### Data shown
/---

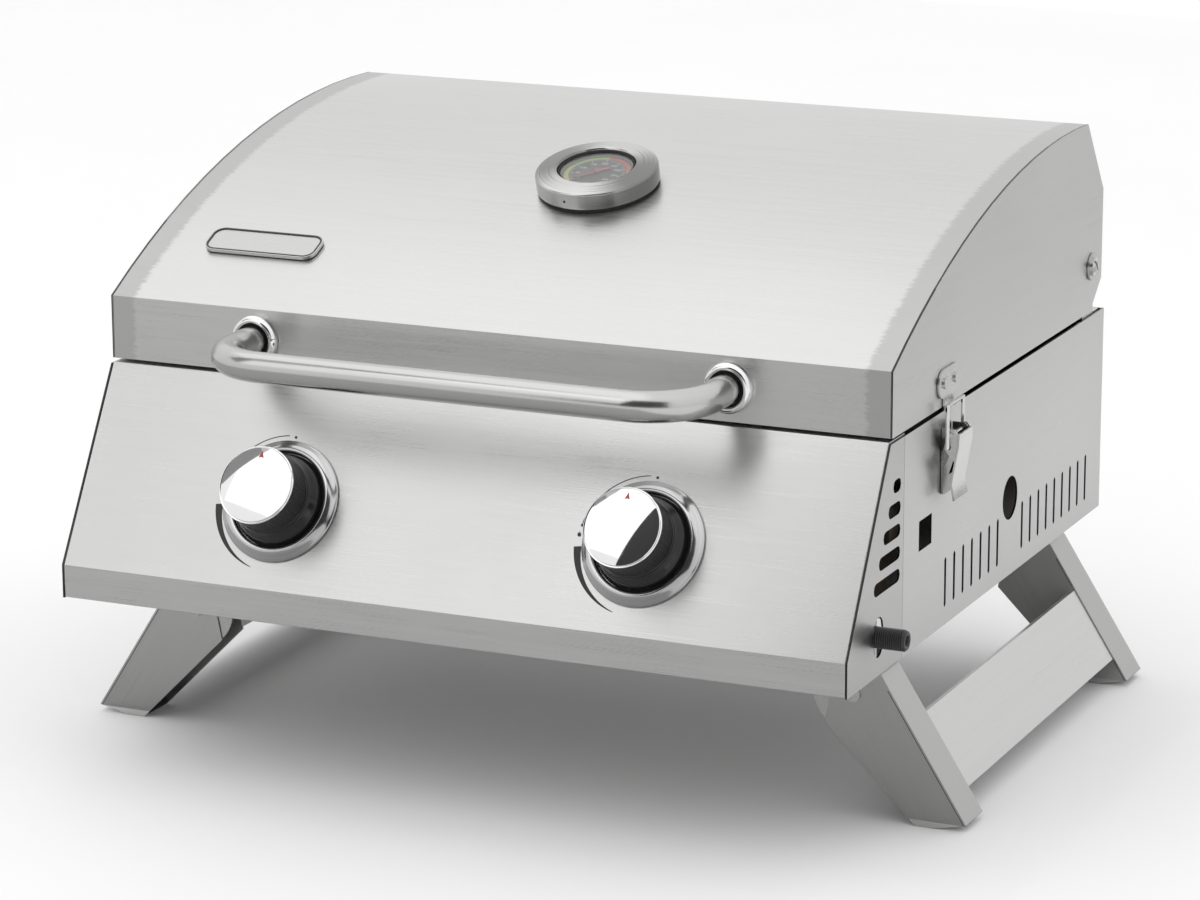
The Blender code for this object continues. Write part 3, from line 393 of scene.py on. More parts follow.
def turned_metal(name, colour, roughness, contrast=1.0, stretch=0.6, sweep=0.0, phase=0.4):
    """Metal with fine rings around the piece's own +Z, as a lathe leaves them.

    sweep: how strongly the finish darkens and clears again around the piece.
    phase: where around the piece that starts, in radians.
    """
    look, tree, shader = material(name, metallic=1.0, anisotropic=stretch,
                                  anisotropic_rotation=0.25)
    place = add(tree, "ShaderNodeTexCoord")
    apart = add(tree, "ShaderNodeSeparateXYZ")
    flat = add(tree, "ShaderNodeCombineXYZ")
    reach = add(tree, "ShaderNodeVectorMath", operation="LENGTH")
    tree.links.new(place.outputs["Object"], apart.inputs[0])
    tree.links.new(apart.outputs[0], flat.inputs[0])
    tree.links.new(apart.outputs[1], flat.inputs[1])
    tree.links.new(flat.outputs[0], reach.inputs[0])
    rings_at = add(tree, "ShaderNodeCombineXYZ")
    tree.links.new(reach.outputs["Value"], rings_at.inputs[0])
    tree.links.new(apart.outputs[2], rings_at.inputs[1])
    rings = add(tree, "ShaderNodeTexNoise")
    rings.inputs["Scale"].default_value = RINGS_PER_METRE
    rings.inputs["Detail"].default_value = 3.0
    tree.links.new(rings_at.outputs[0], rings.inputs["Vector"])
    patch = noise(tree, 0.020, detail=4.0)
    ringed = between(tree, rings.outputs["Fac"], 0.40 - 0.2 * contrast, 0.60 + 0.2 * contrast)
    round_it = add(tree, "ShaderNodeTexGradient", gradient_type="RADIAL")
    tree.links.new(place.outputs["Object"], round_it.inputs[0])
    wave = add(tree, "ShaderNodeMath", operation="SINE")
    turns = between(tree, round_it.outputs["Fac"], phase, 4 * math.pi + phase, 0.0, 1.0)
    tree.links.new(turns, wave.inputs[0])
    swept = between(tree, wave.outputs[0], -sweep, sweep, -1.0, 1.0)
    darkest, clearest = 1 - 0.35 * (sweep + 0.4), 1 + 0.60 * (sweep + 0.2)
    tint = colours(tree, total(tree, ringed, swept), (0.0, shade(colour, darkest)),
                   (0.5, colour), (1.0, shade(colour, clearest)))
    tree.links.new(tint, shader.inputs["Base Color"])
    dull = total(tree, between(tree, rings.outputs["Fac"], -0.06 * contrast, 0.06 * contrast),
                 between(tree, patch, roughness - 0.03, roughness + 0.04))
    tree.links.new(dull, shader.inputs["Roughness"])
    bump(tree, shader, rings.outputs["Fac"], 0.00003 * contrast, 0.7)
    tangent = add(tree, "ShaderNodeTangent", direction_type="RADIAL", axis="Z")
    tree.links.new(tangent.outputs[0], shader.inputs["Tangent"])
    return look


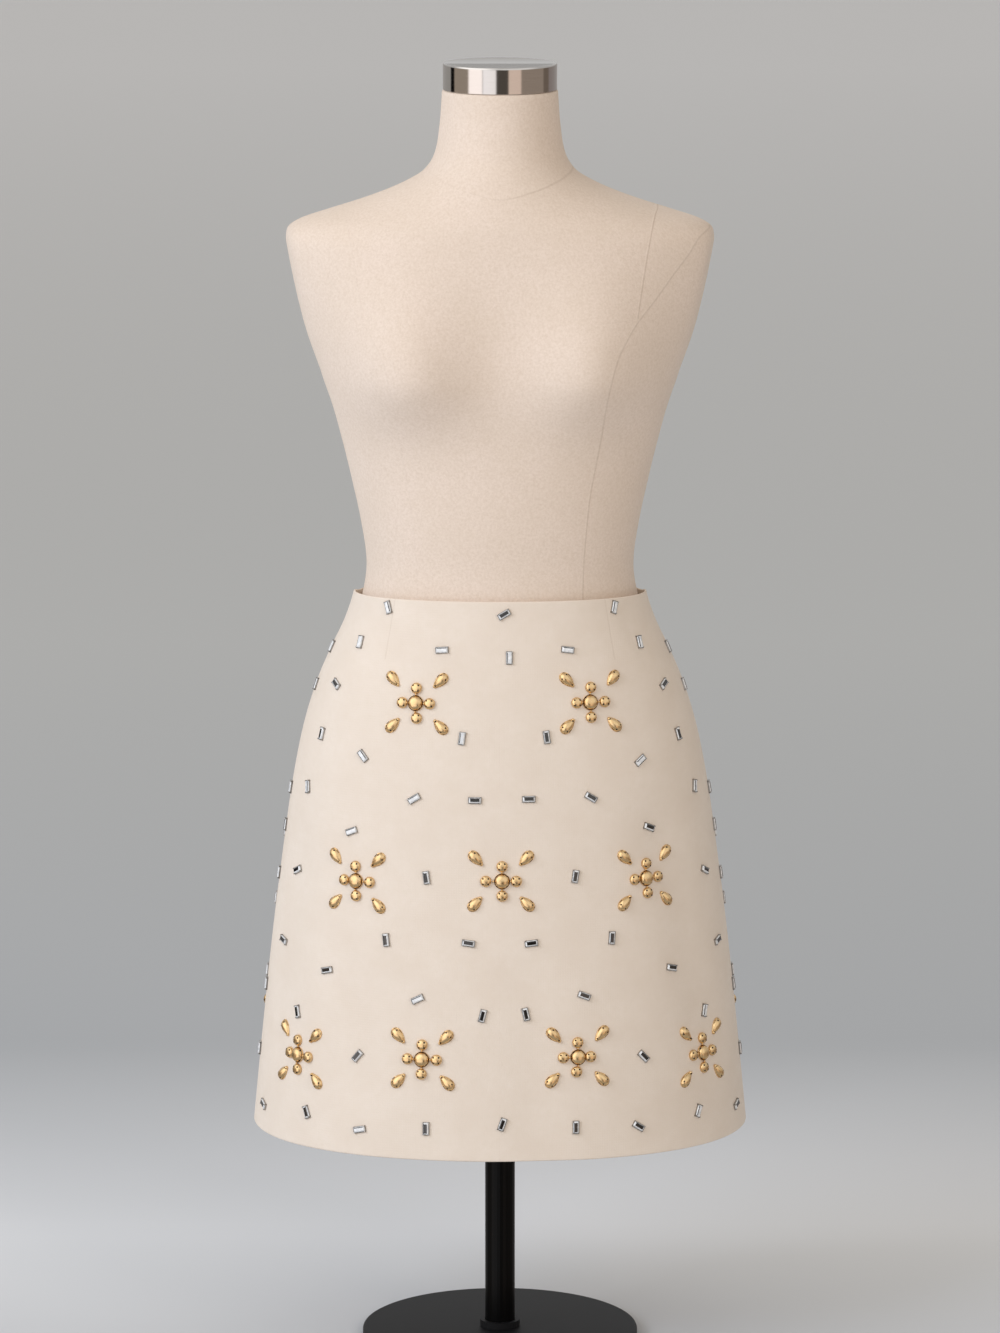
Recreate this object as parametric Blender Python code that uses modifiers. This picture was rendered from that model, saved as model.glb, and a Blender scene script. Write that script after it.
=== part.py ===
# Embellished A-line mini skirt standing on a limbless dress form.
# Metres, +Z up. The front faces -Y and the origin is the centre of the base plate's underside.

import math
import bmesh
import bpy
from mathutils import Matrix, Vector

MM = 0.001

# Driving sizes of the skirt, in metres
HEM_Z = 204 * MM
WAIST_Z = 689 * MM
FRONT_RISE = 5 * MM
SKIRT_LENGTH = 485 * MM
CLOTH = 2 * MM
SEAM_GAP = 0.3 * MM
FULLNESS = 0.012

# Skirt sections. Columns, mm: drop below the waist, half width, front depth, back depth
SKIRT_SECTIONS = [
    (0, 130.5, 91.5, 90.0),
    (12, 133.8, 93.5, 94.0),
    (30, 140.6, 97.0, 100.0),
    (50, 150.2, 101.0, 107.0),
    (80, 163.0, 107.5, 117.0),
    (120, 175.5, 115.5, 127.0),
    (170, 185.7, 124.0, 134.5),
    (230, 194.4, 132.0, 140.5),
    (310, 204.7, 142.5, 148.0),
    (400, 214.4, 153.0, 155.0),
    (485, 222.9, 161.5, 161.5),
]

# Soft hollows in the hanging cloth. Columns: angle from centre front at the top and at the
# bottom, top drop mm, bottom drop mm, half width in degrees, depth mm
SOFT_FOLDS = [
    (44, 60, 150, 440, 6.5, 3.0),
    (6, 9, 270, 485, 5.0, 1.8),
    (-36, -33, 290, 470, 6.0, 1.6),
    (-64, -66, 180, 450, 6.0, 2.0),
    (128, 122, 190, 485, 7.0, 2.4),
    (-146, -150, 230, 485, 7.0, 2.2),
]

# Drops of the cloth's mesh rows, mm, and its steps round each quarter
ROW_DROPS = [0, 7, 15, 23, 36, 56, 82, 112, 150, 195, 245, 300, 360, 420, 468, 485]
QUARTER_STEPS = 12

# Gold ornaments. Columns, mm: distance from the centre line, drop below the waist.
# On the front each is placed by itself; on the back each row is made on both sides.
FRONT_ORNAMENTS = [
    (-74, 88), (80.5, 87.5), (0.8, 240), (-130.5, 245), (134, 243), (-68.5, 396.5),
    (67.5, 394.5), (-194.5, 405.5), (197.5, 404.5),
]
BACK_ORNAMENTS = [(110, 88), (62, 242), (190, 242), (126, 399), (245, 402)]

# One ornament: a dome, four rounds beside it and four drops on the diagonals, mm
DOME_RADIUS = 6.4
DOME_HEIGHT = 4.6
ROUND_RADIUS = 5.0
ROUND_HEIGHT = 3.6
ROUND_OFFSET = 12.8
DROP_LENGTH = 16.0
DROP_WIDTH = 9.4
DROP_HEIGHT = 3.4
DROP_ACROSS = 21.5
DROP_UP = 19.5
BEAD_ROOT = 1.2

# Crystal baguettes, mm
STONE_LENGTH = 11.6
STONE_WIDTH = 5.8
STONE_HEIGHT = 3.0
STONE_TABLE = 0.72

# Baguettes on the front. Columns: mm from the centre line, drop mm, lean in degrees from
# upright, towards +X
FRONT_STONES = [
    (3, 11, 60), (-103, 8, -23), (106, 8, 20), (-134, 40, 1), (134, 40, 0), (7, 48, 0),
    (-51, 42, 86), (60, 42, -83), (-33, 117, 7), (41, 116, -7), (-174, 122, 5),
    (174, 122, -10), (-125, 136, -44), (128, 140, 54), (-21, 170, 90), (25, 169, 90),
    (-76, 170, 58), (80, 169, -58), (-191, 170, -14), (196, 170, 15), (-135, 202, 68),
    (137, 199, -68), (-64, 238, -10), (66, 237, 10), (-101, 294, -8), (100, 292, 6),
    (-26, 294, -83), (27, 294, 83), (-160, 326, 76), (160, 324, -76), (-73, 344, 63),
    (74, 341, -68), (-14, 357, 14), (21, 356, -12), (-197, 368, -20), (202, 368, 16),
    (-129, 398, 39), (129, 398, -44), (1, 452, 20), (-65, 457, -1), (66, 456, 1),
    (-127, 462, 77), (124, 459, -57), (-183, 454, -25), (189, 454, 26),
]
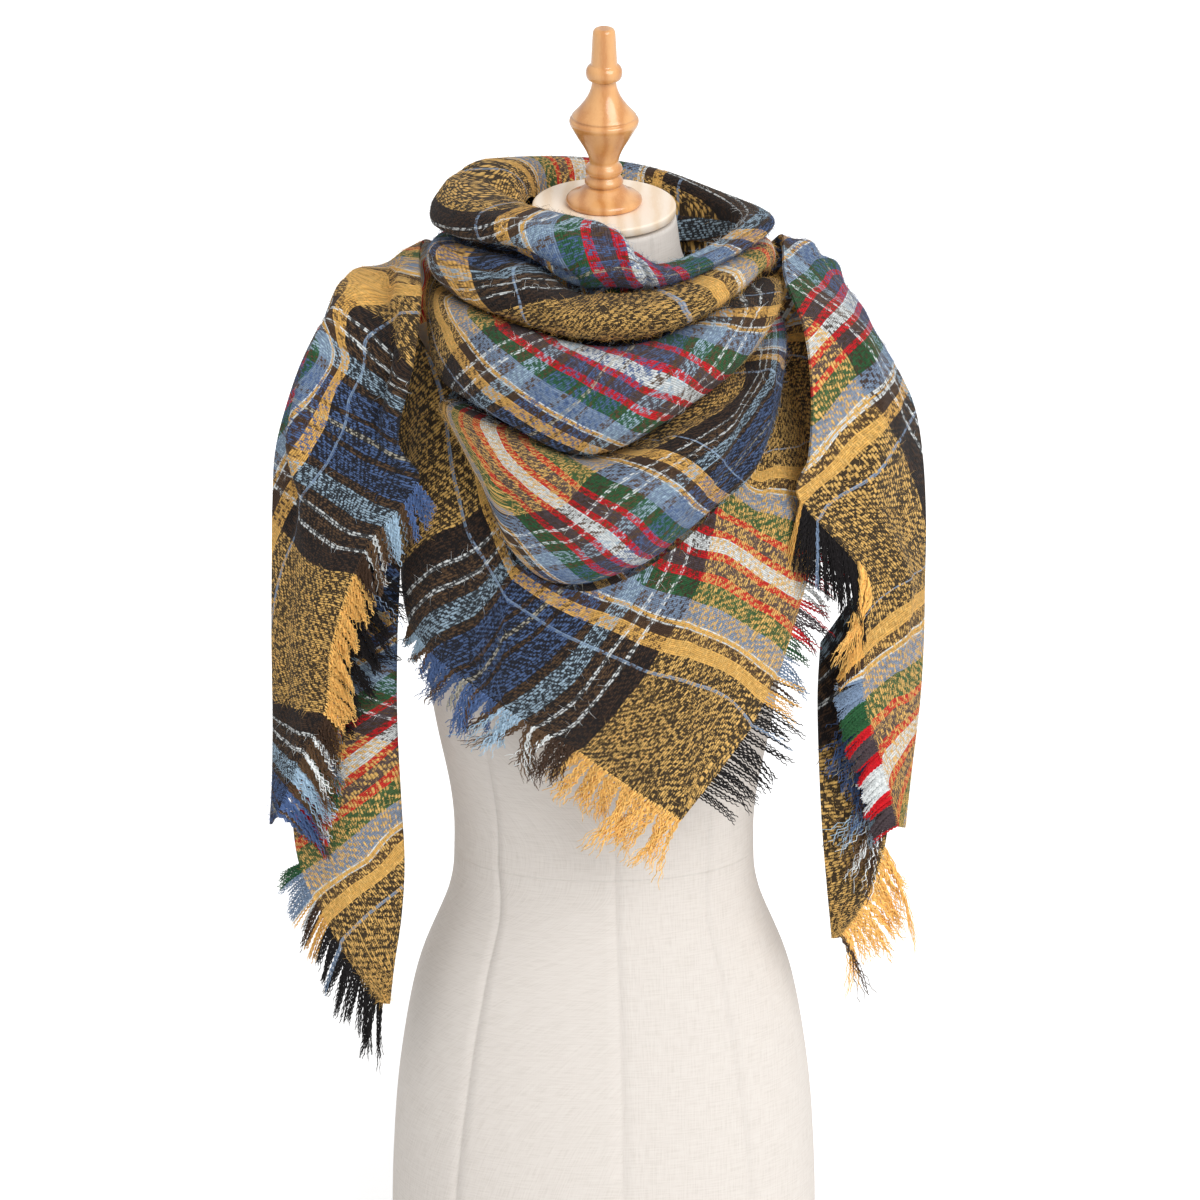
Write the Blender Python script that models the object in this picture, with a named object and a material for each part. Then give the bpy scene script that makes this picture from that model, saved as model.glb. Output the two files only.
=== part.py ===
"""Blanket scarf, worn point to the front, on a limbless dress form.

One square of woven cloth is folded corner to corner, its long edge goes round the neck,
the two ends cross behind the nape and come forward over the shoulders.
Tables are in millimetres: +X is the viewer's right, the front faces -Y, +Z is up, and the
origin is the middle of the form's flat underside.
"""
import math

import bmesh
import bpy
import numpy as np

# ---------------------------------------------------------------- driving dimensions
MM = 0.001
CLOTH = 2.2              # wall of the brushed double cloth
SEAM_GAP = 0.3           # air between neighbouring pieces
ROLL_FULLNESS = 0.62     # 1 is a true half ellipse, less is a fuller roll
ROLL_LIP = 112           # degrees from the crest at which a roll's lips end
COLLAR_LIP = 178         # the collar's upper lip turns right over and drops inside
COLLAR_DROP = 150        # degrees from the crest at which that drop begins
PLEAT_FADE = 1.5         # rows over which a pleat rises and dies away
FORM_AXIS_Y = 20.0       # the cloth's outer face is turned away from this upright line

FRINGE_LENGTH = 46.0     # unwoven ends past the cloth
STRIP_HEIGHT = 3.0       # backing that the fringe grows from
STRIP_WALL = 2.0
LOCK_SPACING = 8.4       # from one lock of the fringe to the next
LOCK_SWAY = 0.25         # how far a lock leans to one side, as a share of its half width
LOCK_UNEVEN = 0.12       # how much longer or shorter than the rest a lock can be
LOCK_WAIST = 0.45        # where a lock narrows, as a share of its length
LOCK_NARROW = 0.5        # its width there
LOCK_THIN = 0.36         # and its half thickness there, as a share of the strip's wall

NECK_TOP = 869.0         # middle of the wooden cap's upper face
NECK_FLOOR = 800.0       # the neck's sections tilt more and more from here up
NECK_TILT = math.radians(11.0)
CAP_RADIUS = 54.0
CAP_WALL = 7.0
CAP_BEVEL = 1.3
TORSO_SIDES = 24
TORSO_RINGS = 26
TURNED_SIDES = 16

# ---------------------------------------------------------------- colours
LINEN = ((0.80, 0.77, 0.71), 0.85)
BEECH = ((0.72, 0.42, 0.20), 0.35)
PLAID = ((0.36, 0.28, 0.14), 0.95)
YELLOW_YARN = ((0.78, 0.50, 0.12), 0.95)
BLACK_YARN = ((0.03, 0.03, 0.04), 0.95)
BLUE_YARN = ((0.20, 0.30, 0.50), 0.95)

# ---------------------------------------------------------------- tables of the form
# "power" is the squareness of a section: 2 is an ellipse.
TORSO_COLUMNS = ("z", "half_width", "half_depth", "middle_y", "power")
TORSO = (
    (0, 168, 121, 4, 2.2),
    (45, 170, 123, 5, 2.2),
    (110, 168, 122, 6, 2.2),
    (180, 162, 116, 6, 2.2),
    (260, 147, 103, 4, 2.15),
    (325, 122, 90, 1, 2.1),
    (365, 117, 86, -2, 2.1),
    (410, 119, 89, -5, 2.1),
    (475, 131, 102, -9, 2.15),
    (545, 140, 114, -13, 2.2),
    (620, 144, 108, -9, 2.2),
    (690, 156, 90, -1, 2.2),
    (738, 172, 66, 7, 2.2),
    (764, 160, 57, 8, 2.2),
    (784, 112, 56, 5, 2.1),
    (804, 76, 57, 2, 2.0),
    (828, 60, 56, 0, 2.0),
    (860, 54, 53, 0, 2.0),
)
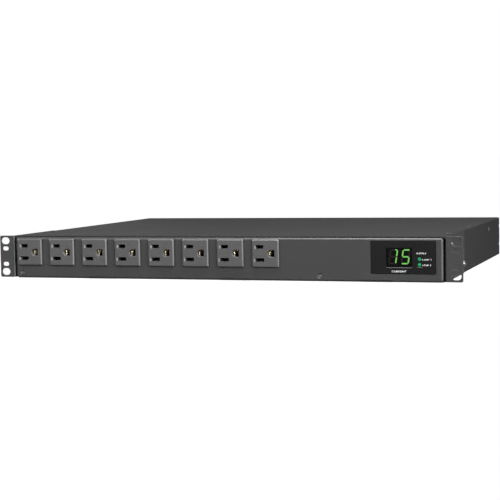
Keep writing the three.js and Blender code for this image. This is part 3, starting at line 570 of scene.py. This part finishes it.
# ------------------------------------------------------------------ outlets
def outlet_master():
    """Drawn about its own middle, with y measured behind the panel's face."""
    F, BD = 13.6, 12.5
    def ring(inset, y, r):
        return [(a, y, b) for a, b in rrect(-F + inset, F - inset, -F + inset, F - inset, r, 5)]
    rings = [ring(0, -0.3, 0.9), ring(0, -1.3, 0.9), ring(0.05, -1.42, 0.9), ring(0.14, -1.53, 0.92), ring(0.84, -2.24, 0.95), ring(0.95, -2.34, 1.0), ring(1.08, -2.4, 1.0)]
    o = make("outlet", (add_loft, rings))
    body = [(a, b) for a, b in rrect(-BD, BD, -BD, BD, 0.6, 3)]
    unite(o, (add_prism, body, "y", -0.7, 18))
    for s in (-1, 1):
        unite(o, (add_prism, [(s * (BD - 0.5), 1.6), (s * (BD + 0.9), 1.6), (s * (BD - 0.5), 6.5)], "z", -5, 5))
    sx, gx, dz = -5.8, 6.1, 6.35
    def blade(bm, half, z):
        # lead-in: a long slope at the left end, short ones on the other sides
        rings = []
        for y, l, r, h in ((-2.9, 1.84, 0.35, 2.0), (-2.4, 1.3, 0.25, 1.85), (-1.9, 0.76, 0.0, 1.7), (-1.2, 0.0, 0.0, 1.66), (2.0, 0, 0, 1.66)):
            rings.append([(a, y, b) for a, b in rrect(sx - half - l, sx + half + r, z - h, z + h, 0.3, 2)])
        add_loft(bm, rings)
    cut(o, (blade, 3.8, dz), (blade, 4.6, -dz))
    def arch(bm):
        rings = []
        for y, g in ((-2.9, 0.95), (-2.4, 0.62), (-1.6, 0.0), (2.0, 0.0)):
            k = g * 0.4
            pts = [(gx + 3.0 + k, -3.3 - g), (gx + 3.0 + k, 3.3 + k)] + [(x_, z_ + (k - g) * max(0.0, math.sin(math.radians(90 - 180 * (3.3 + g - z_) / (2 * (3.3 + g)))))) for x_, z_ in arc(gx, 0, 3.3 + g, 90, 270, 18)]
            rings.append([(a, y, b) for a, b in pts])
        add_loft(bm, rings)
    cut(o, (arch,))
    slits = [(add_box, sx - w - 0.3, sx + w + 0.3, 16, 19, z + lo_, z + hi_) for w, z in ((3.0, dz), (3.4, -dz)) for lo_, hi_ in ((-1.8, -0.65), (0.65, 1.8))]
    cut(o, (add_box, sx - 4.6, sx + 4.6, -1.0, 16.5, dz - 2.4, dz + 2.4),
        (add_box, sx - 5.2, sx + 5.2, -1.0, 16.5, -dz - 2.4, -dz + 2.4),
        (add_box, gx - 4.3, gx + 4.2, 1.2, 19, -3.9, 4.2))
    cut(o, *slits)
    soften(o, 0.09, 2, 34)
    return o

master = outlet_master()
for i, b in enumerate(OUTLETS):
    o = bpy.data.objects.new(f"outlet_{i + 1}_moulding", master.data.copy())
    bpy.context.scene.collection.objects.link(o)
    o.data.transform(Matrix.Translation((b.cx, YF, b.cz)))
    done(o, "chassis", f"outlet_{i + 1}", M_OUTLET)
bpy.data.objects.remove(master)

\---

### Task description
Output exactly the lines running from the line containing "Recreate this object" through the line containing "# Metres, +Z", and only those lines.

### The solution
Recreate this object as parametric Blender Python code that uses modifiers. This picture was rendered from that model, saved as model.glb, and a Blender scene script. Write that script after it.
=== part.py ===
# Embellished A-line mini skirt standing on a limbless dress form.
# Metres, +Z up. The front faces -Y and the origin is the centre of the base plate's underside.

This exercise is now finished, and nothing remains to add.